**Objective:** Copy exactly the lines of the material below that run from the one containing "make_crown_roll(plain)" through the one containing "before = set(bpy.data.objects)". Copy no other lines.

**Dataset excerpt:**
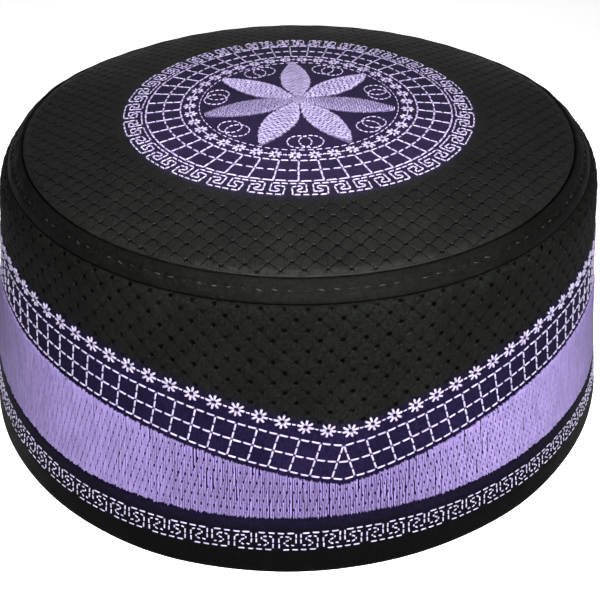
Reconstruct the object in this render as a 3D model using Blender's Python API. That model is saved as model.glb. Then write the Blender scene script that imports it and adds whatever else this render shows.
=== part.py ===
# Kufi: a soft round cap that stands on its rim. Sizes in metres, +Z up, front of the cap towards -Y.
# The outline is one turned profile, slightly oval at the rim, with the crown a little lower behind.
import bpy
import bmesh
from math import atan2, cos, hypot, pi, radians, sin
from mathutils import Vector

MM = 0.001

# Driving sizes of the outline
RIM_RADIUS = 95.0 * MM
MIDDLE_RADIUS = 86.8 * MM
MIDDLE_HEIGHT = 40.0 * MM
SHOULDER_RADIUS = 81.55 * MM
SHOULDER_HEIGHT = 79.0 * MM
SHOULDER_START = 70.0 * MM
SHOULDER_ROUNDING = 1.8 * MM
SHOULDER_TURN = radians(44.0)
WALL_TOP = 78.3 * MM
SEAM_RADIUS = 75.25 * MM
SEAM_HEIGHT = 82.5 * MM
CROWN_HEIGHT = 87.1 * MM
ROLL_SINK = 0.1 * MM
CROWN_EDGE_ROUND = 0.5 * MM

# How far the soft rim has settled out of round, and how far the crown drops behind
RIM_OVAL = 3.3 * MM
RIM_SKEW = 1.5 * MM
BACK_DROP = 1.7 * MM
DROP_FROM_HEIGHT = 45.0 * MM
DROP_FROM_SINE = 0.17
DROP_FULL_SINE = 0.77

# Cloth
CLOTH = 2.4 * MM
HEM_CLOTH = 3.0 * MM
HEM_STEP = 0.4 * MM
HEM_ROUND = 0.7 * MM
ROLL_PUFF = 0.7 * MM
GAP = 0.3 * MM

# Hem and fill-stitched band; both slope a little from the left side down to the right side
HEM_HEIGHT = 17.4 * MM
BAND_SLOPE = 2.0 * MM
SATIN_RELIEF = 0.9 * MM
SATIN_EDGE_ROUND = 0.25 * MM
VALLEY_AZIMUTH = 7.3
VALLEY_COUNT = 3
VALLEY_HEIGHT = 26.4 * MM
WAVE_RISE = 17.0 * MM

# Seven-petal rosette on the crown
PETAL_COUNT = 7
PETAL_LENGTH = 27.3 * MM
PETAL_HALF_WIDTH = 4.4 * MM
PETAL_VALLEY = 5.4 * MM
PETAL_STATIONS = 9
FIRST_PETAL = radians(-111.5)
ROSETTE_RELIEF = 1.0 * MM
ROSETTE_CROWNING = 0.5 * MM

SEGMENTS = 90
VALLEY_ANGLE = radians(VALLEY_AZIMUTH - 90.0)


def clear_scene():
    for item in list(bpy.data.objects):
        bpy.data.objects.remove(item, do_unlink=True)


def smooth_step(low, high, value):
    share = min(max((value - low) / (high - low), 0.0), 1.0)
    return share * share * (3.0 - 2.0 * share)


def mean_radius(z):
    # a parabola through the rim, the middle and the shoulder, with the shoulder rounded in
    to_middle = (MIDDLE_RADIUS - RIM_RADIUS) / MIDDLE_HEIGHT
    to_shoulder = (SHOULDER_RADIUS - RIM_RADIUS) / SHOULDER_HEIGHT
    bend = (to_shoulder - to_middle) / (SHOULDER_HEIGHT - MIDDLE_HEIGHT)
    radius = RIM_RADIUS + z * (to_middle + bend * (z - MIDDLE_HEIGHT))
    rounding = max((z - SHOULDER_START) / (WALL_TOP - SHOULDER_START), 0.0)
    return radius - SHOULDER_ROUNDING * rounding ** 4


def plan_offset(angle, z):
    fade = max(1.0 - (z / SHOULDER_HEIGHT) ** 2, 0.0)
    return fade * (RIM_OVAL * cos(2 * angle) + RIM_SKEW * sin(2 * angle))


def back_drop(angle, share):
    return BACK_DROP * smooth_step(DROP_FROM_SINE, DROP_FULL_SINE, sin(angle)) * share


def band_slope(angle):
    return -BAND_SLOPE * cos(angle)


def hem_top(angle):
    return HEM_HEIGHT + band_slope(angle)


def satin_top(angle):
    lobe = 2 * pi / VALLEY_COUNT
    along = (angle - VALLEY_ANGLE) % lobe
    from_valley = min(along, lobe - along)
    return VALLEY_HEIGHT + WAVE_RISE * sin(pi * from_valley / lobe) + band_slope(angle)


def wall_point(angle, z, depth):
    # inward is level on the wall and turns down over the shoulder
    turn = max((z - SHOULDER_START) / (WALL_TOP - SHOULDER_START), 0.0)
    inward = SHOULDER_TURN * turn ** 1.5
    radius = mean_radius(z) + plan_offset(angle, z) - depth * cos(inward)
    height = z - depth * sin(inward) - back_drop(angle, smooth_step(DROP_FROM_HEIGHT, WALL_TOP, z))
    return Vector((radius * cos(angle), radius * sin(angle), height))


def crown_z(angle, radius):
    share = radius / SEAM_RADIUS
    return CROWN_HEIGHT - (CROWN_HEIGHT - SEAM_HEIGHT) * share ** 2 - back_drop(angle, share ** 3)


def material(name, colour, roughness):
    made = bpy.data.materials.new(name)
    made.use_nodes = True
    shader = made.node_tree.nodes["Principled BSDF"]
    shader.inputs["Base Color"].default_value = (*colour, 1.0)
    shader.inputs["Roughness"].default_value = roughness
    shader.inputs["Metallic"].default_value = 0.0
    return made


def add_object(name, body, finish):
    bmesh.ops.recalc_face_normals(body, faces=body.faces[:])
    mesh = bpy.data.meshes.new(name)
    body.to_mesh(mesh)
    body.free()
    mesh.shade_smooth()
    mesh.set_sharp_from_angle(angle=radians(40))
    mesh.materials.append(finish)
    made = bpy.data.objects.new(name, mesh)
    bpy.context.collection.objects.link(made)
    return made


def turned_ring(name, profile, place, finish):
    # profile: closed loop of (depth, share) pairs; place turns angle, depth and share into a point
    body = bmesh.new()
    loop = [body.verts.new((1.0 + depth, 0.0, share)) for depth, share in profile]
    edges = [body.edges.new((loop[i - 1], loop[i])) for i in range(len(loop))]
    bmesh.ops.spin(body, geom=edges, cent=(0, 0, 0), axis=(0, 0, 1), angle=2 * pi,
                   steps=SEGMENTS, use_merge=True, use_duplicate=False)
    for vert in body.verts:
        angle = atan2(vert.co.y, vert.co.x) + VALLEY_ANGLE
        depth = hypot(vert.co.x, vert.co.y) - 1.0
        vert.co = place(angle, depth, vert.co.z)
    return add_object(name, body, finish)


def side_loop(thickness, outer_steps, inner_steps):
    # a plain cloth section: up the outside, then down the inside
    outside = [(0.0, i / outer_steps) for i in range(outer_steps + 1)]
    inside = [(thickness, 1.0 - i / inner_steps) for i in range(inner_steps + 1)]
    return outside + inside


def make_side_wall(finish):
    def place(angle, depth, share):
        low = hem_top(angle) + GAP
        return wall_point(angle, low + (WALL_TOP - low) * share, depth)
    # more rows towards the rounded shoulder
    rows = (0.0, 0.25, 0.5, 0.72, 0.86, 0.93, 0.97, 1.0)
    profile = [(0.0, row) for row in rows] + [(CLOTH, row) for row in reversed(rows)]
    return turned_ring("side_wall", profile, place, finish)


def make_hem_band(finish):
    def place(angle, depth, share):
        z = hem_top(angle) * share
        radius = mean_radius(z) + plan_offset(angle, z) + HEM_STEP - depth
        return Vector((radius * cos(angle), radius * sin(angle), z))
    fold = HEM_ROUND / HEM_HEIGHT
    profile = [(HEM_ROUND, 0.0), (0.0, fold), (0.0, 0.5), (0.0, 1.0)]
    profile += [(HEM_CLOTH, 1.0), (HEM_CLOTH, fold), (HEM_CLOTH - HEM_ROUND, 0.0)]
    return turned_ring("hem_band", profile, place, finish)


def make_satin_band(finish):
    def place(angle, depth, share):
        low = hem_top(angle) + GAP
        z = low + (satin_top(angle) - low) * share
        return wall_point(angle, z, depth)
    edge = SATIN_EDGE_ROUND - SATIN_RELIEF
    profile = [(-GAP, 0.0), (edge, 0.0), (-SATIN_RELIEF, 0.08), (-SATIN_RELIEF, 0.5)]
    profile += [(-SATIN_RELIEF, 0.92), (edge, 1.0), (-GAP, 1.0), (-GAP, 0.5)]
    return turned_ring("satin_band", profile, place, finish)


def make_crown_roll(finish):
    # its lower edge lies square to the wall's slanted top edge, one gap away
    outer_radius = mean_radius(WALL_TOP) - GAP * sin(SHOULDER_TURN)
    outer_height = WALL_TOP + GAP * cos(SHOULDER_TURN)

    def place(angle, depth, share):
        radius = outer_radius + (SEAM_RADIUS - outer_radius) * share
        height = outer_height + (SEAM_HEIGHT - ROLL_SINK - outer_height) * share
        puff = ROLL_PUFF * sin(pi * share) ** 0.8 - depth
        inward = SHOULDER_TURN + (pi / 2 - SHOULDER_TURN) * share
        radius += puff * cos(inward)
        height += puff * sin(inward) - back_drop(angle, 1.0)
        return Vector((radius * cos(angle), radius * sin(angle), height))
    return turned_ring("crown_roll", side_loop(CLOTH, 6, 3), place, finish)


def make_crown(finish):
    body = bmesh.new()
    rings = (0.14, 0.3, 0.46, 0.62, 0.78, 0.9, 0.97, 1.0)
    edge_radius = SEAM_RADIUS - GAP
    centre_top = body.verts.new((0, 0, CROWN_HEIGHT))
    centre_low = body.verts.new((0, 0, CROWN_HEIGHT - CLOTH))
    loop = [centre_top]
    for share in rings:
        sink = CROWN_EDGE_ROUND if share == 1.0 else 0.0
        loop.append(body.verts.new((edge_radius * share, 0, -sink)))
    for share in (1.0, 0.8, 0.5):
        loop.append(body.verts.new((edge_radius * share, 0, -CLOTH)))
    loop.append(centre_low)
    edges = [body.edges.new((loop[i], loop[i + 1])) for i in range(len(loop) - 1)]
    bmesh.ops.spin(body, geom=edges, cent=(0, 0, 0), axis=(0, 0, 1), angle=2 * pi,
                   steps=SEGMENTS, use_merge=True, use_duplicate=False)
    for vert in body.verts:
        radius = hypot(vert.co.x, vert.co.y)
        if radius < 1e-6:
            continue
        angle = atan2(vert.co.y, vert.co.x)
        vert.co.z += crown_z(angle, radius)
    bmesh.ops.remove_doubles(body, verts=body.verts[:], dist=1e-6)
    return add_object("crown", body, finish)


def petal_half_width(share):
    return PETAL_HALF_WIDTH * sin(pi * share) ** 0.8


def make_crown_rosette(finish):
    body = bmesh.new()

    def top_vert(angle, radius, puff):
        x, y = radius * cos(angle), radius * sin(angle)
        height = crown_z(angle, radius) + ROSETTE_RELIEF + puff
        return body.verts.new((x, y, height))

    half_step = pi / PETAL_COUNT
    centre = top_vert(0.0, 0.0, 0.0)
    valleys = [top_vert(FIRST_PETAL + (2 * k - 1) * half_step, PETAL_VALLEY, 0.0) for k in range(PETAL_COUNT)]
    base = PETAL_VALLEY * cos(half_step)
    for k in range(PETAL_COUNT):
        axis = FIRST_PETAL + 2 * k * half_step
        left, right = valleys[k], valleys[(k + 1) % PETAL_COUNT]
        middle = top_vert(axis, base, ROSETTE_CROWNING)
        body.faces.new((centre, left, middle))
        body.faces.new((centre, middle, right))
        for i in range(1, PETAL_STATIONS):
            along = base + (PETAL_LENGTH - base) * i / PETAL_STATIONS
            side = petal_half_width(along / PETAL_LENGTH)
            turn = atan2(side, along)
            reach = hypot(side, along)
            next_left = top_vert(axis - turn, reach, 0.0)
            next_middle = top_vert(axis, along, ROSETTE_CROWNING)
            next_right = top_vert(axis + turn, reach, 0.0)
            body.faces.new((left, next_left, next_middle, middle))
            body.faces.new((middle, next_middle, next_right, right))
            left, middle, right = next_left, next_middle, next_right
        tip = top_vert(axis, PETAL_LENGTH, 0.0)
        body.faces.new((left, tip, middle))
        body.faces.new((middle, tip, right))
    raised = bmesh.ops.extrude_face_region(body, geom=body.faces[:])["geom"]
    for vert in [item for item in raised if isinstance(item, bmesh.types.BMVert)]:
        radius = hypot(vert.co.x, vert.co.y)
        vert.co.z = crown_z(atan2(vert.co.y, vert.co.x), radius) + GAP
    return add_object("crown_rosette", body, finish)


def main():
    clear_scene()
    quilted = material("quilted_cotton", (0.03, 0.03, 0.028), 0.85)
    plain = material("plain_cotton", (0.02, 0.018, 0.022), 0.8)
    thread = material("lavender_thread", (0.42, 0.33, 0.68), 0.5)
    make_crown(quilted)
    make_crown_roll(plain)
    make_side_wall(quilted)
    make_hem_band(plain)
    make_satin_band(thread)
    make_crown_rosette(thread)


main()
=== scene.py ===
# Kufi: a quilted black cloth cap with lavender embroidery, dressed over the CAD frame.
# Work is in millimetres, and az is degrees round from the front of the cap, positive towards +X.
from math import cos, pi, radians, sin

import bmesh
import bpy
import numpy as np
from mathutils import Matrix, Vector


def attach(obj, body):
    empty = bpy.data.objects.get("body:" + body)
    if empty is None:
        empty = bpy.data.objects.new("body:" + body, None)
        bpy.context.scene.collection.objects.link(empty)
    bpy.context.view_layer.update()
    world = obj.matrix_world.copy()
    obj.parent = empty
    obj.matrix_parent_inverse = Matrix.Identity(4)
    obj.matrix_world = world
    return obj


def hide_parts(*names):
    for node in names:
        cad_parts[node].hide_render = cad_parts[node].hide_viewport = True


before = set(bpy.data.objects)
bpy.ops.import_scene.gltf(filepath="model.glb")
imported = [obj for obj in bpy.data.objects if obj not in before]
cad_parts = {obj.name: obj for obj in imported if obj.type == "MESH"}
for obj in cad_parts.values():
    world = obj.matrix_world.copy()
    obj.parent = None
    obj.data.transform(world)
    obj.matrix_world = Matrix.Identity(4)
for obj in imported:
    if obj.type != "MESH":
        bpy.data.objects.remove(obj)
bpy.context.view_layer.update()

mm = 0.001
dice = np.random.default_rng(7)


# outline, as in the CAD source

cap = {
    "rimRadius": 95.0, "middleRadius": 86.8, "middleHeight": 40.0,
    "shoulderRadius": 81.55, "shoulderHeight": 79.0, "shoulderStart": 70.0,
    "shoulderRounding": 1.8, "shoulderTurn": radians(44.0), "wallTop": 78.3,
    "seamRadius": 75.25, "seamHeight": 82.5, "crownHeight": 87.1,
    "rimOval": 3.3, "rimSkew": 1.5,  # how far the soft rim has settled out of round
    "backDrop": 1.7, "dropFromHeight": 45.0, "dropFromSine": 0.17, "dropFullSine": 0.77,
    "cloth": 2.4, "hemCloth": 3.0, "hemStep": 0.4, "gap": 0.3, "rollPuff": 0.5,
    "hemHeight": 17.9,
    "valleyAz": 7.3, "lobe": 120.0, "valleyHeight": 26.9, "waveRise": 17.0,
}
# how the soft cap has settled: the wall's pattern leans and is drawn in towards the front and the back,
# and the medallion lies a little forward, bowed at its front and back
settled = {
    "lean": 2.9, "hemLean": 0.33, "hemLeanRise": (0.0, 9.0), "hemLeanFade": (20.0, 40.0),
    "leftLean": 2.2, "leftAz": -66.0, "leftReach": 14.0, "drawnIn": 0.4,
    "forward": 1.0, "frontBow": 1.0, "backBow": 2.3, "bowReach": 40.0,
    "valleyRounding": 0.55, "valleyReach": 3.0, "unevenness": 0.16,
}


def smoothStep(low, high, value):
    share = np.clip((value - low) / (high - low), 0.0, 1.0)
    return share * share * (3.0 - 2.0 * share)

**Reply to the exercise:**
    make_crown_roll(plain)
    make_side_wall(quilted)
    make_hem_band(plain)
    make_satin_band(thread)
    make_crown_rosette(thread)


main()
=== scene.py ===
# Kufi: a quilted black cloth cap with lavender embroidery, dressed over the CAD frame.
# Work is in millimetres, and az is degrees round from the front of the cap, positive towards +X.
from math import cos, pi, radians, sin

import bmesh
import bpy
import numpy as np
from mathutils import Matrix, Vector


def attach(obj, body):
    empty = bpy.data.objects.get("body:" + body)
    if empty is None:
        empty = bpy.data.objects.new("body:" + body, None)
        bpy.context.scene.collection.objects.link(empty)
    bpy.context.view_layer.update()
    world = obj.matrix_world.copy()
    obj.parent = empty
    obj.matrix_parent_inverse = Matrix.Identity(4)
    obj.matrix_world = world
    return obj


def hide_parts(*names):
    for node in names:
        cad_parts[node].hide_render = cad_parts[node].hide_viewport = True


before = set(bpy.data.objects)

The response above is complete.